Dennoch wird gerade der Leica-Fotograf von der Override-Einrichtung wenig Gebrauch machen müssen.
Dank der beiden Belichtungsmethoden Großfeld-Integralmessung und Selektivmessung über den zentralen Mikroprismenkreis im Sucher ist er auch für Gegenlichtsituationen und kontrastreiche Motive bestens gewappnet. Ja, er wird dabei sogar von einer Meßwertspeicherung unterstützt. Sie erlaubt es, in Kombination mit der Selektivmessung, bildwichtige Partien anzumessen, die außerhalb des Sucherzentrums liegen.

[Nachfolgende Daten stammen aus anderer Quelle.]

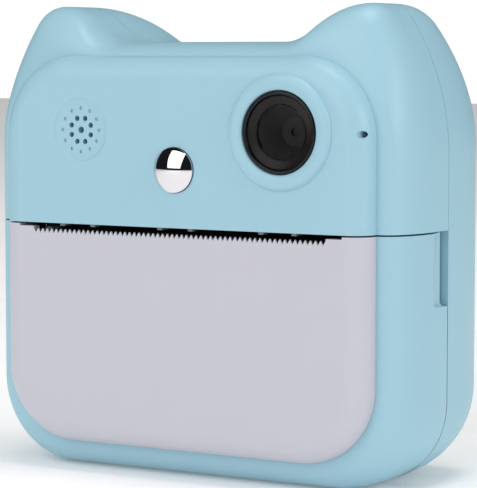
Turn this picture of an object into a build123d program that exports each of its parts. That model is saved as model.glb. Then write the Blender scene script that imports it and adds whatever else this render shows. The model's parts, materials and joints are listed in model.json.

Obwohl bereits die Japaner heftig in die Leitz-Domäne der umschaltbaren Belichtungsmeßmethode einbrachen (Olympus OM-2 S/P, OM-3, OM-4, Canon F-1, T70, T90, Nikon FA, Minolta 9000, Chinon CP 5s) überzeugt gerade die Leitz-Lösung durch Einfachheit und Schnelligkeit. Das auffälligste an der Leica R 4s MOD. 2 ist neben der Gravur im Sucherschuh, die sicherlich wieder alle 3000 Sammler weltweit auf den Plan rufen wird, der neugeformte Schnellschalthebel. Er wirkt wie aus einem Guß und faßt sich sympathisch an. Auch die Rückspulkurbel fiel größer und damit griffgerechter aus. Die Fassung des Sucherokulars bietet Zubehör nun durch eine zusätzliche Nut besseren Halt bei der Verwendung von Augenmuschel und Korrekturlinsen. Das neue Okular gönnten die Leitzianer übrigens als einzige Neuerung auch der R 4. Dies nährt die Spekulation, zur photokina sei eventuell eine R 5 zu erwarten.
Fazit
Die Modellpflege hat aus der einen sehr guten eine noch bessere Kamera gemacht und die Qual der Wahl zwischen R 4 und R 4s noch erhöht, obwohl sich Leitz die Kosmetikstunde mit rund 100 Mark Aufpreis bezahlen läßt und die Preisdifferenz zum Topmodell damit ein wenig schrumpft. Mancher mag bedauern, daß MOD. 2 noch ohne DX-Abtastung und TTL-Blitzsteuerung auskommt, doch Modellkonstanz ist ebenfalls eine deutsche Tugend.